Joint Loading & Musculoskeletal Analysis

Musculoskeletal computer models apply mechanical principles to a system composed of bones, muscles and ligaments in order to estimate internal loading conditions. The models use limited information available from direct measurements of movement and external forces to estimate quantities that cannot be easily measured in vivo, like joint contact and muscle forces. This significantly extends the possibilities to analyze the influence of external and internal factors on the dynamic internal loading of the anatomic structures. The obtained internal loading information can be utilized to perform further detailed analyses of the loading distribution within individual anatomical structures like bones. The models require validation against joint contact forces measured in vivo in a limited set of patients with instrumented joint implants. EMG measurements of muscle activity can be used as an additional mean of validation or as input for the models.

From a history of expertise in understanding the internal loading conditions present in the musculoskeletal structures of the human body, the Musculoskeletal Biomechanics group is able to determine how muscles and the specific anatomy of the lower limb interact to define the internal loads. Our group was the first to demonstrate that the musculoskeletal loading conditions could be predicted using computer modelling techniques and has directly validated these results against forces measured in vivo [1]. Our research has also developed an improved understanding of musculoskeletal motion at both the organ and limb levels. Specifically, we are able to measure whole body motion using motion capture systems, together with new approaches to deal with soft tissue artefacts [2], which are crucial for accurate musculoskeletal models.

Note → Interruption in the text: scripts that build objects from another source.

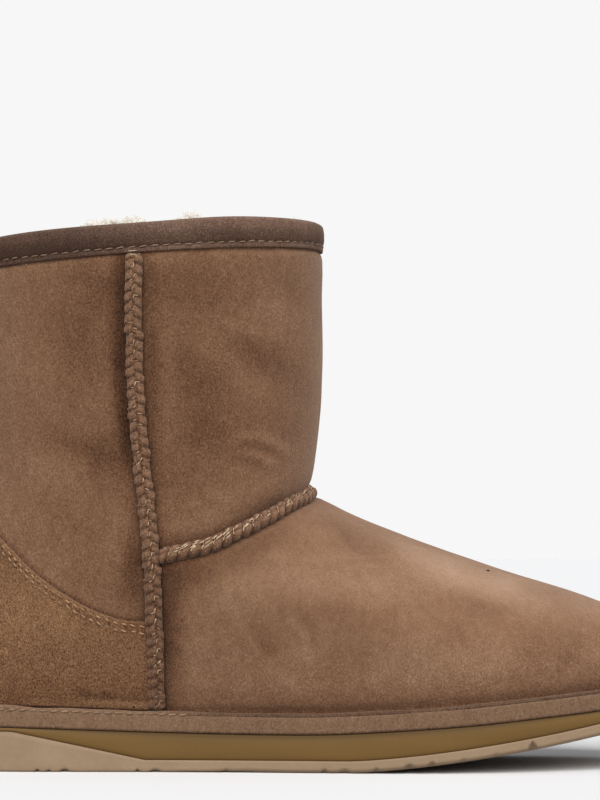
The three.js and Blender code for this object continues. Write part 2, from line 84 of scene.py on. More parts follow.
class Slot(Enum):
    """Material slots of the record."""

    SUEDE = "suede"
    COUNTER = "counter_suede"
    WELT = "welt_suede"
    SEAM = "seam_suede"
    BINDING = "binding"
    MIDSOLE = "midsole_foam"
    OUTSOLE = "outsole_rubber"
    FLEECE = "fleece"
    THREAD = "thread"


class Side(Enum):
    """Side of the foot, as the sign of y."""

    OUTER = -1
    INNER = 1


# shape


def mix(low: Array | float, high: Array | float, share: Array | float) -> Array:
    """Returns the value at a share of the way from low to high."""
    return low + (high - low) * share


def unit(vectors: Array) -> Array:
    """Returns the rows of an array at length one."""
    return vectors / np.maximum(np.linalg.norm(vectors, axis=-1, keepdims=True), 1e-12)


def scaled(vectors: Array, lengths: Array | float) -> Array:
    """Returns each row of an array times its own number."""
    return vectors * np.asarray(lengths, float).reshape(-1, 1)


def bell(distance: Array, width: float) -> Array:
    """Returns a soft bump of height one that fades over a width."""
    return np.exp(-((distance / width) ** 2))


def held(value: Array | float) -> Array:
    """Returns a value held within 0 and 1."""
    return np.clip(value, 0.0, 1.0)


def between(at: Array, keys: Array, rows: Array) -> Array:
    """Returns rows of points read between their keys."""
    return np.stack([np.interp(at, keys, column) for column in rows.T], axis=1)


class Rows:
    """A table of values read with a smooth curve through its rows."""

    def __init__(self, *rows: tuple[float, float]) -> None:
        """Keeps the rows.

        Args:
            rows: Pairs of a place and its value, in the order of their places.
        """
        self.keys = np.array([row[0] for row in rows], float)
        self.values = np.array([row[1] for row in rows], float)

    def at(self, place: Array | float) -> Array:
        """Reads the curve.

        Args:
            place: Places, held within the table's ends.

        Returns:
            The values there.
        """
        keys, values = self.keys, self.values
        at = np.clip(place, keys[0], keys[-1])
        row = np.searchsorted(keys[1:-1], at, side="left")
        low, high = np.maximum(row - 1, 0), np.minimum(row + 2, len(keys) - 1)
        before = (values[row + 1] - values[low]) / (keys[row + 1] - keys[low])
        after = (values[high] - values[row]) / (keys[high] - keys[row])
        span = keys[row + 1] - keys[row]
        t = (at - keys[row]) / span
        t2, t3 = t * t, t * t * t
        return (
            (2 * t3 - 3 * t2 + 1) * values[row]
            + (t3 - 2 * t2 + t) * span * before
            + (3 * t2 - 2 * t3) * values[row + 1]
            + (t3 - t2) * span * after
        )


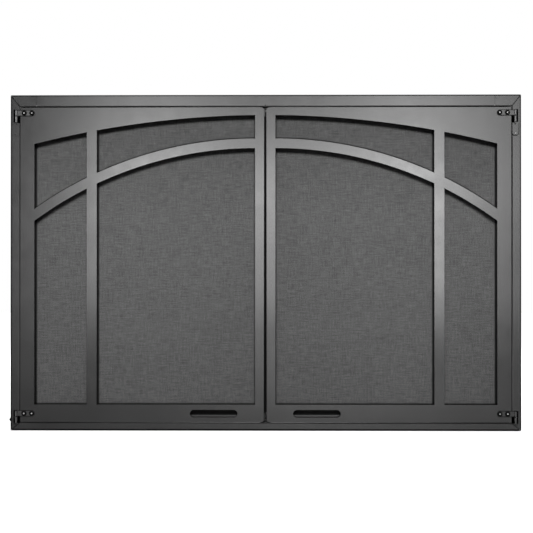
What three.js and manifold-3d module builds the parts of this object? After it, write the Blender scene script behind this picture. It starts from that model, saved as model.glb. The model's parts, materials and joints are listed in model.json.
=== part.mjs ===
// Fireplace screen: a mitred sheet-steel frame with a pair of arched mesh doors on lift-off hinges.
// Millimetres, +Z up. The front faces -Y, the bottom edge rests on z = 0, and x = 0 is the line
// where the two doors meet. The left half is drawn once, and the right half is its mirror image.
import * as THREE from "three";
import { mergeVertices } from "three/addons/utils/BufferGeometryUtils.js";
import Module from "manifold-3d";

const wasm = await Module();
wasm.setup();

// ---- Driving dimensions -------------------------------------------------------------------

const WIDTH = 1066.8; // 42 in overall
const HEIGHT = 702;
const DEPTH = 32;
const SHEET = 1.5; // frame and door sheet
const CLEARANCE = 0.3; // between pieces that touch
const MITRE_GAP = 0.5; // cut off each rail at a mitre, along the rail

const SIDE_FACE = 20; // visible widths of the frame's rails
const TOP_FACE = 25;
const BOTTOM_FACE = 16.7;
const BACK_FLANGE = 16;
const STOP_LIP = 8; // how far the rails reach behind the doors
const RAIL_END = 55.2; // from the outer edge to the seam across the top rail
const SEAM = 0.5;
const BEND_RADIUS = 0.8;
const CURVE_STEPS = 9; // half the straight steps in each arc
const SEAM_WELD = { inset: 49.3, drop: 5.5, inner: 3.6, outer: 4.4, depth: 0.8 }; // pressed ring
const SIGHT_HOLE = { drop: 3, radius: 1.2 }; // small hole in the middle of the top rail
const WALL_HOLES = { inset: 9, radius: 2.75, heights: [120, 580] }; // in the side rails' flanges
const GUSSET_ARMS = { top: [92, 62], bottom: [70, 70] }; // along the rail, and up the side
const GUSSET_TAB = 24; // height of the tab that takes the corner screw

const DOOR_GAP = 1.5; // doors to top and bottom rails
const HINGE_GAP = 0.8; // doors to side rails
const CENTRE_GAP = 4.6; // door to door
const DOOR_TRAY = 13.5; // depth of the door's folded tray
const TRAY_LIP = 13.5;
const OUTER_STILE = 29.1;
const INNER_STILE = 18.9;
const MUNTIN = 20.8;
const SMALL_LIGHT = 110.1; // width of the narrow openings beside the hinges
const LIGHT_BOTTOM = 54.6;
const CORNER_CUT_X = 4.5; // relief at the doors' meeting corners
const CORNER_CUT_Z = 3.5;
const EAR = { height: 14.6, lap: 0.5, reach: 2, front: 2, depth: 10 }; // on the left door's edge
const EDGE_NOTCH = { z: 37.5, radius: 2.3, depth: 4 }; // in the right door's edge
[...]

Our computational models also allow for quantification of dynamic loading conditions at the patello-femoral joint, which show that the patella-femoral contact force can reach levels of more than three times bodyweight during daily activities of daily living [3]. Further, we have investigated the relationship between internal loading at the knee and external knee moments, which are widely used as a proxy measure for the internal loads. Here we were able to show that this often assumed relationship is present, but also highly subject-specific [4, 5].

As part of the OVERLOAD-PrevOp network, we are currently investigating the impact of training methods on osteoarthritis progression in patients with an anterior cruciate ligament rupture. In order to determine detailed cartilage loading in those patients, we are combining our musculoskeletal computer modeling expertise with efficient finite element methods developed by our cooperation partners at the Zuse Institute Berlin (ZIB).